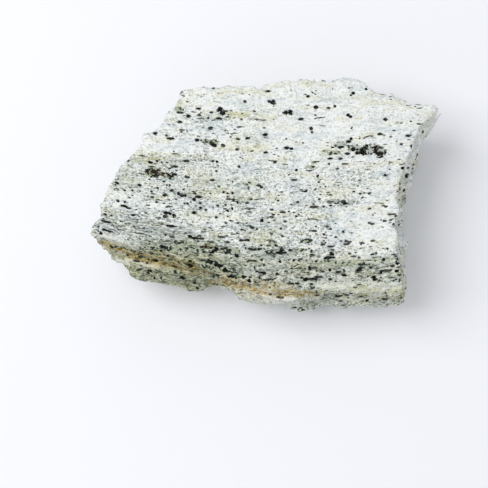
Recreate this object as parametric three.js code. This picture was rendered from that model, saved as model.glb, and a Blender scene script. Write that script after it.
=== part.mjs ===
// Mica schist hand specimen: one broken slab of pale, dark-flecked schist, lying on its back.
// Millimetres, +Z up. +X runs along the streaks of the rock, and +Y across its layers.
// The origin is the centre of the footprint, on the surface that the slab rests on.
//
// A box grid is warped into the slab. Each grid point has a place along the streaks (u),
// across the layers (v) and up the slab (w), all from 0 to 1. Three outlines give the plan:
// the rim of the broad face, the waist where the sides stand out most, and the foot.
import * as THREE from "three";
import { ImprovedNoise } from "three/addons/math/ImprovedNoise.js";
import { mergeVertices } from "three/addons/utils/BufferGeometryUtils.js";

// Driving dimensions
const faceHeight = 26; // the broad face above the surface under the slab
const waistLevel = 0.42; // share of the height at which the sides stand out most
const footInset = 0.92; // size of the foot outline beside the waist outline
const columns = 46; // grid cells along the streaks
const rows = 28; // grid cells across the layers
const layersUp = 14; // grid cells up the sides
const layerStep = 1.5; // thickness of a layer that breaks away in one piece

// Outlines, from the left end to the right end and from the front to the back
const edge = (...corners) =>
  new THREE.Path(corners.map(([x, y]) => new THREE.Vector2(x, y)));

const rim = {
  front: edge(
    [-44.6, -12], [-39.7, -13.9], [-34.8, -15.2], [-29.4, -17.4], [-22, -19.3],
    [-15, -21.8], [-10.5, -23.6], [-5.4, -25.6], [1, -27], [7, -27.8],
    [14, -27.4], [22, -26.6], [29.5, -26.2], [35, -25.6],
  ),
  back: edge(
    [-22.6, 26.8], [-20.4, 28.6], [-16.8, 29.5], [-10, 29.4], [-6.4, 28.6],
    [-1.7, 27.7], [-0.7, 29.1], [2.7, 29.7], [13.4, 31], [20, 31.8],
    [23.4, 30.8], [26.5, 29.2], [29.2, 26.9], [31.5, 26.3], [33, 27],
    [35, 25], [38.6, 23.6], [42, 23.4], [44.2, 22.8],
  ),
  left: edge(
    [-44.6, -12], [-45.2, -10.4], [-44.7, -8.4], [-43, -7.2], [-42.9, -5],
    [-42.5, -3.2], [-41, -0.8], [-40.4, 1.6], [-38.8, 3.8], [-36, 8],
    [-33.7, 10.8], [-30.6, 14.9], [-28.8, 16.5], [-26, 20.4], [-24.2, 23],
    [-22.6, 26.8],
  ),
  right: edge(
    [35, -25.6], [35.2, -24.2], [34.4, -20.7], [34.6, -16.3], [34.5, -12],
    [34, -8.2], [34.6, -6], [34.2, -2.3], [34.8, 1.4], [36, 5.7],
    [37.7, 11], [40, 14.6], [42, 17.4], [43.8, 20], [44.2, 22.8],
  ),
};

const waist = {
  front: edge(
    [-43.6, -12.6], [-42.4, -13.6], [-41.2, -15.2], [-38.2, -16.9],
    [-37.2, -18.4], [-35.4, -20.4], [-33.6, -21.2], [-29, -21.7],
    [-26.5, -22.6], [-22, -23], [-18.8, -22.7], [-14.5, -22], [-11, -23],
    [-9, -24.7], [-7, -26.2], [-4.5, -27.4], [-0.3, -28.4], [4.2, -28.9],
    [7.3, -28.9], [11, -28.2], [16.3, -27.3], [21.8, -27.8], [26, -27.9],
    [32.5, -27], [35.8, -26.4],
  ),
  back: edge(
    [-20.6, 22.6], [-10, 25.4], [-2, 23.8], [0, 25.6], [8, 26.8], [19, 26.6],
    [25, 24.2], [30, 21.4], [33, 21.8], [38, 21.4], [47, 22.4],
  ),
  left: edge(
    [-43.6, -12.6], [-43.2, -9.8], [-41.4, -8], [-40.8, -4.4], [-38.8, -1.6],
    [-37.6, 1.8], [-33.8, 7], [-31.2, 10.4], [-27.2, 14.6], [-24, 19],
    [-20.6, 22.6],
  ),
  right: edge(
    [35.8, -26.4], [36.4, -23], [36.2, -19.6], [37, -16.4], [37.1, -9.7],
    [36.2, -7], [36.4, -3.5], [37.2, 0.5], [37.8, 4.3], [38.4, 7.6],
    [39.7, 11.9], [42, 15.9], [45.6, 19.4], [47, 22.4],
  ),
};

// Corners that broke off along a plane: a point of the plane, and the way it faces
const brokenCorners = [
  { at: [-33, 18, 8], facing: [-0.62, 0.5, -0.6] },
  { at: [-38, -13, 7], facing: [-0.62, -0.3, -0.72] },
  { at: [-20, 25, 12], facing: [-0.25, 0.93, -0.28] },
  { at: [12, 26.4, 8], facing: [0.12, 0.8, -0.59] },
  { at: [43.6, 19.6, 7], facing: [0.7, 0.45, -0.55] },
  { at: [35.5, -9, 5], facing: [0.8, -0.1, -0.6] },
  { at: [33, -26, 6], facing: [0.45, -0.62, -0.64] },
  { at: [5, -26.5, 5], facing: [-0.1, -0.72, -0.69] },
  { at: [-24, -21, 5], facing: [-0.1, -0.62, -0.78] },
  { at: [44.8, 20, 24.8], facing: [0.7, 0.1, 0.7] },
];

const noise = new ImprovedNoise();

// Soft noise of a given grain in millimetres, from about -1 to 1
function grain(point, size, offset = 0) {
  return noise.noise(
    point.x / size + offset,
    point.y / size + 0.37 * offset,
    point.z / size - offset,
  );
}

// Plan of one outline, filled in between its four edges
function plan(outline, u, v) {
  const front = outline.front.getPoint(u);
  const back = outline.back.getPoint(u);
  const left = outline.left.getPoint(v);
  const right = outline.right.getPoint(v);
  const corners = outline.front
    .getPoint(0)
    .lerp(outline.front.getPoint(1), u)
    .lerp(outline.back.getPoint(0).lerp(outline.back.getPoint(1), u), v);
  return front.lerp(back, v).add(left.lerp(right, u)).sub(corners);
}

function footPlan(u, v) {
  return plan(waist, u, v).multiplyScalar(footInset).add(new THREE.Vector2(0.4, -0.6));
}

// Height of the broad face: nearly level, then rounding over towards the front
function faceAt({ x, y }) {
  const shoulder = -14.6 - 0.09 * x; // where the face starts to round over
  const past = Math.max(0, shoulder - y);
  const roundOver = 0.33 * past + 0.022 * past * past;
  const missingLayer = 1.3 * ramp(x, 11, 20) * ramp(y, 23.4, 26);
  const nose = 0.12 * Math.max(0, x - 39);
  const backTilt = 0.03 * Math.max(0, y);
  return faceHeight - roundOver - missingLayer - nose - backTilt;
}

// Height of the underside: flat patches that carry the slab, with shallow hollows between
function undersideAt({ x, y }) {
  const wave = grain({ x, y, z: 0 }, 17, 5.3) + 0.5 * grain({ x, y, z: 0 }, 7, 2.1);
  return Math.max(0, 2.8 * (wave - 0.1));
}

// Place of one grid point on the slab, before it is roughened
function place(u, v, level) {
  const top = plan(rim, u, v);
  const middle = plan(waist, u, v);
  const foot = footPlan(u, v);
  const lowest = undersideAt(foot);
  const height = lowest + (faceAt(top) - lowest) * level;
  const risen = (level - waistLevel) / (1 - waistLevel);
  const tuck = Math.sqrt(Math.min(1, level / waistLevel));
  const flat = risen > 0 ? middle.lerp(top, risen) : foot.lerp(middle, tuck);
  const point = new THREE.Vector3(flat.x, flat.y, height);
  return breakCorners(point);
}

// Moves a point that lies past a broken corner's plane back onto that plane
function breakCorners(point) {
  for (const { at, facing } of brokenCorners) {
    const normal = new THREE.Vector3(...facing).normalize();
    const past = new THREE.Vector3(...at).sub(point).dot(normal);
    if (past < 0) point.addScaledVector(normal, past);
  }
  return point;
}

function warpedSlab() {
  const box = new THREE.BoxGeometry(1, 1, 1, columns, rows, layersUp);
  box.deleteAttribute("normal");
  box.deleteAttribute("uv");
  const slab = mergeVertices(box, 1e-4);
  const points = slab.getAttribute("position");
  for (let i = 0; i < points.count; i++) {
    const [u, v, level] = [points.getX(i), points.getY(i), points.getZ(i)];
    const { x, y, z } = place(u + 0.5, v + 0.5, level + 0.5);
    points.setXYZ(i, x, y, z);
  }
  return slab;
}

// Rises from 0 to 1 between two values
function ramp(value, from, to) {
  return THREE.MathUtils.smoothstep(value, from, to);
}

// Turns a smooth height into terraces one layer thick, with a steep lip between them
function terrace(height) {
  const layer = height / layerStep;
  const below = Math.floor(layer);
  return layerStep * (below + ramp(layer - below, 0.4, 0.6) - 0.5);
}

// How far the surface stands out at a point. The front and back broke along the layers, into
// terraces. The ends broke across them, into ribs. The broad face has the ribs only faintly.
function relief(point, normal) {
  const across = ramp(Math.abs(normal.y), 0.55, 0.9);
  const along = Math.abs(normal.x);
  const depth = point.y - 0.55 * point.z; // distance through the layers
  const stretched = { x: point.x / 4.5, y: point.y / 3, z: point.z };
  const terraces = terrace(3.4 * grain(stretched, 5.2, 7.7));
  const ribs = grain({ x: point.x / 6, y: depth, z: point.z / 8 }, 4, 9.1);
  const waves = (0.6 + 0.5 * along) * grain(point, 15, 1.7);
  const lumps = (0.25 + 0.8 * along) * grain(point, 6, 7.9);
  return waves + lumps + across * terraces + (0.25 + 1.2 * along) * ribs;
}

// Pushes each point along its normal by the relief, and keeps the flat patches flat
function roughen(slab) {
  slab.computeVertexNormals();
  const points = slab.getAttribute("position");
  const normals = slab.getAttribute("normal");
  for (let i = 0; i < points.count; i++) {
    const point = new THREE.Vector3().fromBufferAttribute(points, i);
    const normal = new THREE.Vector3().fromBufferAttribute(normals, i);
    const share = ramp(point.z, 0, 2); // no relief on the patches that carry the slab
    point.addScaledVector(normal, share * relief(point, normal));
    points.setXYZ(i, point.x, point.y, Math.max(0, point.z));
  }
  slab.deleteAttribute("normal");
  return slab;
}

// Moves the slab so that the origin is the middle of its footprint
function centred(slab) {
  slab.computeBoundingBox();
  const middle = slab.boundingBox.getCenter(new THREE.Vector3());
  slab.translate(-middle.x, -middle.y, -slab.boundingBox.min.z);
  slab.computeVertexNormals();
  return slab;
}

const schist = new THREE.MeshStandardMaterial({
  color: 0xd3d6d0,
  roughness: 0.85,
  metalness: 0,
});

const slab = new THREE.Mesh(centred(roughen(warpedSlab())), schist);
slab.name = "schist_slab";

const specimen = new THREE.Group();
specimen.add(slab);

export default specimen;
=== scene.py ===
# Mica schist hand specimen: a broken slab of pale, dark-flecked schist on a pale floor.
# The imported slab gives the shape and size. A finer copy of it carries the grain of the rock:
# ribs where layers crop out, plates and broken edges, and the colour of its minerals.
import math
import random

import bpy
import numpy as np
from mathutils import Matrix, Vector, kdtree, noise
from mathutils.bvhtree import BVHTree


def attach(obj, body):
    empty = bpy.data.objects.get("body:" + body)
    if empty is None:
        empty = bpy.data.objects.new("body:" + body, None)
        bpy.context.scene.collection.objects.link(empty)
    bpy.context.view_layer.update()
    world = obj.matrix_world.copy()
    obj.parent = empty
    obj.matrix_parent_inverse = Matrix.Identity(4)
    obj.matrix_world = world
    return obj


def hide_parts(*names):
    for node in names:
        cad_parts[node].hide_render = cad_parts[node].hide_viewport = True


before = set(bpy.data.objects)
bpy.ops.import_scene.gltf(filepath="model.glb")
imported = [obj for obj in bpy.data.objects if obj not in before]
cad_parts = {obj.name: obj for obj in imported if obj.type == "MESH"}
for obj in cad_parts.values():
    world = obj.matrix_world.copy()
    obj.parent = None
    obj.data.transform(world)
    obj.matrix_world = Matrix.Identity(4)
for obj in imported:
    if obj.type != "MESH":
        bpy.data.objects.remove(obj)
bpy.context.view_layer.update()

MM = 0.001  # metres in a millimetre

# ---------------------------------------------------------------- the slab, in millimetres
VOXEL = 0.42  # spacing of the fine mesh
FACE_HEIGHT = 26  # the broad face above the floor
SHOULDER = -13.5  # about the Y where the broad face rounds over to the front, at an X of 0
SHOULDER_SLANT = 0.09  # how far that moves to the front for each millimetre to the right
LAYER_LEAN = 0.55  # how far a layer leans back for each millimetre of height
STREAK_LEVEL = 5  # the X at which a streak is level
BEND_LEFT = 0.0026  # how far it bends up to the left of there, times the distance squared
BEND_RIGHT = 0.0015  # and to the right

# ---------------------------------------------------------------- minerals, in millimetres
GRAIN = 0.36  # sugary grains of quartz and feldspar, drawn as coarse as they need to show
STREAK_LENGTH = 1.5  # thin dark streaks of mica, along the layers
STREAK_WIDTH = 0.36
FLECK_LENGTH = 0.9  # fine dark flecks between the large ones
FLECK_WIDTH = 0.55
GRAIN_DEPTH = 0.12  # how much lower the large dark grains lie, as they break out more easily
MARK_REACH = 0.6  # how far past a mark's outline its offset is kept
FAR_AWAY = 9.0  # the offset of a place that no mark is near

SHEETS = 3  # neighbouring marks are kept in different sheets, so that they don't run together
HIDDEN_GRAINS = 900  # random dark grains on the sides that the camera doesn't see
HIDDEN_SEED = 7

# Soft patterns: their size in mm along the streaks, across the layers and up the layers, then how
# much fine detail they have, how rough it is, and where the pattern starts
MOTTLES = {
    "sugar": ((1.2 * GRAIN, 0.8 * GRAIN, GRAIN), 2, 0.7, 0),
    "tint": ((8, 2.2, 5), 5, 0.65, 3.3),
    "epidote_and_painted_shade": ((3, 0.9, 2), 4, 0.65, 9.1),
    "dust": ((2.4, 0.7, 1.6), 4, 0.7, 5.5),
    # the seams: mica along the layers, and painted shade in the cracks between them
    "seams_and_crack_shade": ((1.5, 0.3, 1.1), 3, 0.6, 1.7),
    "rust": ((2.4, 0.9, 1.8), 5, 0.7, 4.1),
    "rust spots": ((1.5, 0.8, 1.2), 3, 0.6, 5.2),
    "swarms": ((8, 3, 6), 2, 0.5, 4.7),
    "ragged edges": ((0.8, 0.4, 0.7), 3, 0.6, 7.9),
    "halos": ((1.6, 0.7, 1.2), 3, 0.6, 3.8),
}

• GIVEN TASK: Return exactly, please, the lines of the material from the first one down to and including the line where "const layerStep = 1.5;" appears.

• FINAL RESULT:
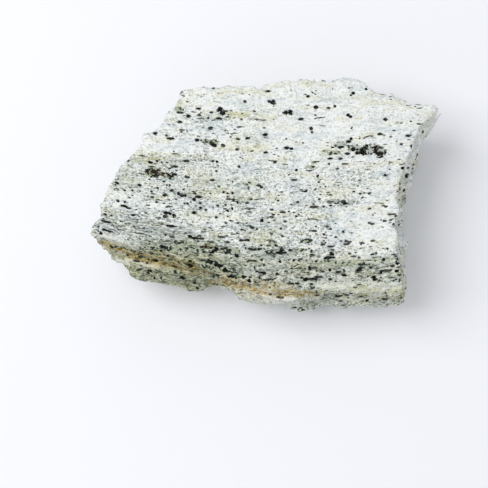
Recreate this object as parametric three.js code. This picture was rendered from that model, saved as model.glb, and a Blender scene script. Write that script after it.
=== part.mjs ===
// Mica schist hand specimen: one broken slab of pale, dark-flecked schist, lying on its back.
// Millimetres, +Z up. +X runs along the streaks of the rock, and +Y across its layers.
// The origin is the centre of the footprint, on the surface that the slab rests on.
//
// A box grid is warped into the slab. Each grid point has a place along the streaks (u),
// across the layers (v) and up the slab (w), all from 0 to 1. Three outlines give the plan:
// the rim of the broad face, the waist where the sides stand out most, and the foot.
import * as THREE from "three";
import { ImprovedNoise } from "three/addons/math/ImprovedNoise.js";
import { mergeVertices } from "three/addons/utils/BufferGeometryUtils.js";

// Driving dimensions
const faceHeight = 26; // the broad face above the surface under the slab
const waistLevel = 0.42; // share of the height at which the sides stand out most
const footInset = 0.92; // size of the foot outline beside the waist outline
const columns = 46; // grid cells along the streaks
const rows = 28; // grid cells across the layers
const layersUp = 14; // grid cells up the sides
const layerStep = 1.5; // thickness of a layer that breaks away in one piece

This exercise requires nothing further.